WHAT IS NEEDED |
Take the entries below and print only the lines from the one with "Continue the OpenSCAD" through the one with "return node", exactly as they stand, both ends included.

TASK INPUTS |
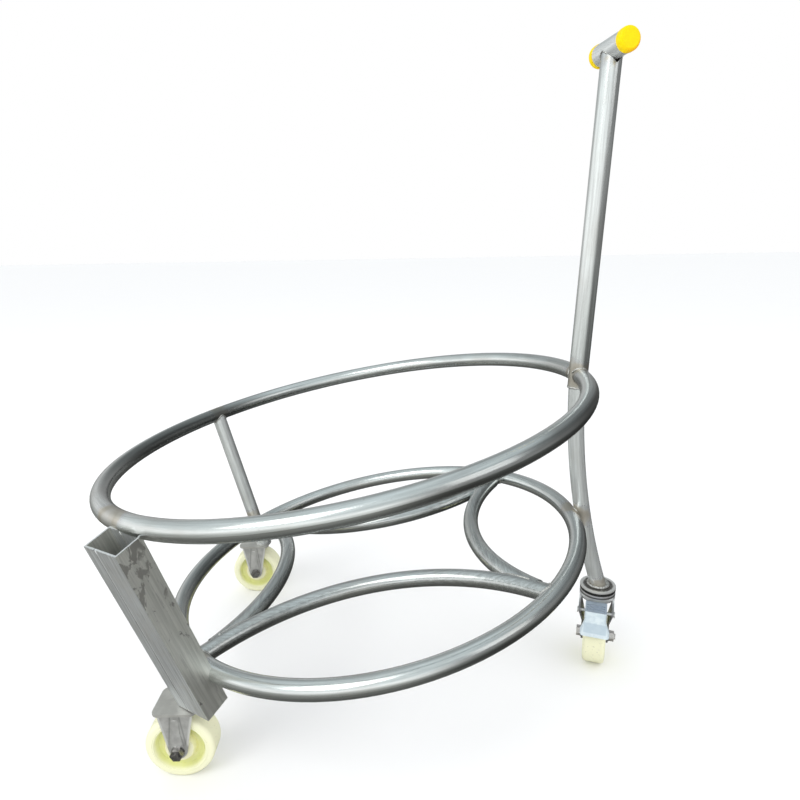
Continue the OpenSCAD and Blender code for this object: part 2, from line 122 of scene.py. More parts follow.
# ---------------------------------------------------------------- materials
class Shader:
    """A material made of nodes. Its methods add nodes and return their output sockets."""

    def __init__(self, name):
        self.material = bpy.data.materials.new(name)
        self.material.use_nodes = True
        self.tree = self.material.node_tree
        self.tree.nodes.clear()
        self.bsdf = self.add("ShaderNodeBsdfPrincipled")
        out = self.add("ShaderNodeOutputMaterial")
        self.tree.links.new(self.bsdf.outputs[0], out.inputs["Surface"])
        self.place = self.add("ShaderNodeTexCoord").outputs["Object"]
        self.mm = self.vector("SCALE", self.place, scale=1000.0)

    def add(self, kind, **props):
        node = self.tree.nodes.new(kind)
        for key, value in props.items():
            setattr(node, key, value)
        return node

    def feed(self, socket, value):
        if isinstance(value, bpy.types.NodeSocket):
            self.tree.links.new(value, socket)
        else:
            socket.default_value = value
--
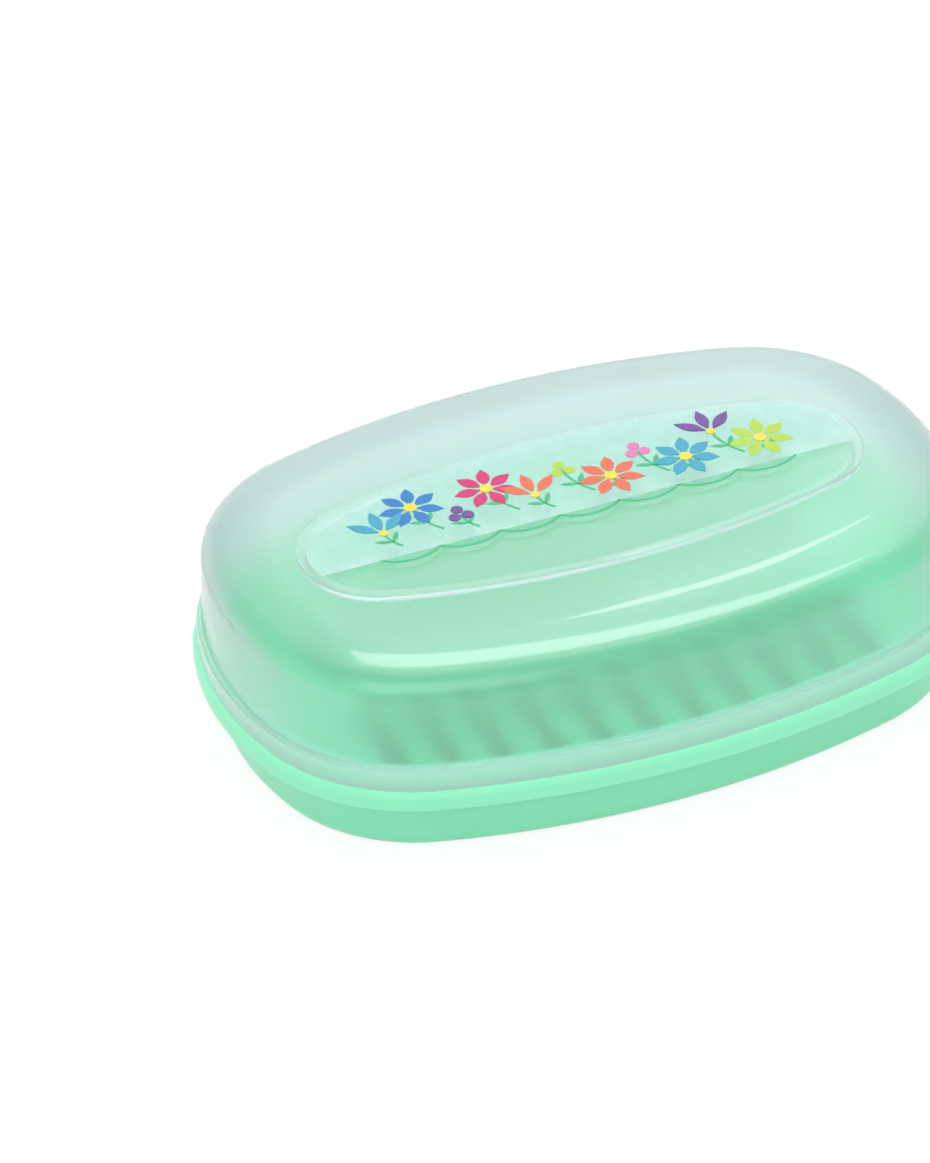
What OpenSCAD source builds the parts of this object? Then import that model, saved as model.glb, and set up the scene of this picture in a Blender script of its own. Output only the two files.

SOLUTION TO THE PROBLEM |
Continue the OpenSCAD and Blender code for this object: part 2, from line 122 of scene.py. More parts follow.
# ---------------------------------------------------------------- materials
class Shader:
    """A material made of nodes. Its methods add nodes and return their output sockets."""

    def __init__(self, name):
        self.material = bpy.data.materials.new(name)
        self.material.use_nodes = True
        self.tree = self.material.node_tree
        self.tree.nodes.clear()
        self.bsdf = self.add("ShaderNodeBsdfPrincipled")
        out = self.add("ShaderNodeOutputMaterial")
        self.tree.links.new(self.bsdf.outputs[0], out.inputs["Surface"])
        self.place = self.add("ShaderNodeTexCoord").outputs["Object"]
        self.mm = self.vector("SCALE", self.place, scale=1000.0)

    def add(self, kind, **props):
        node = self.tree.nodes.new(kind)
        for key, value in props.items():
            setattr(node, key, value)
        return node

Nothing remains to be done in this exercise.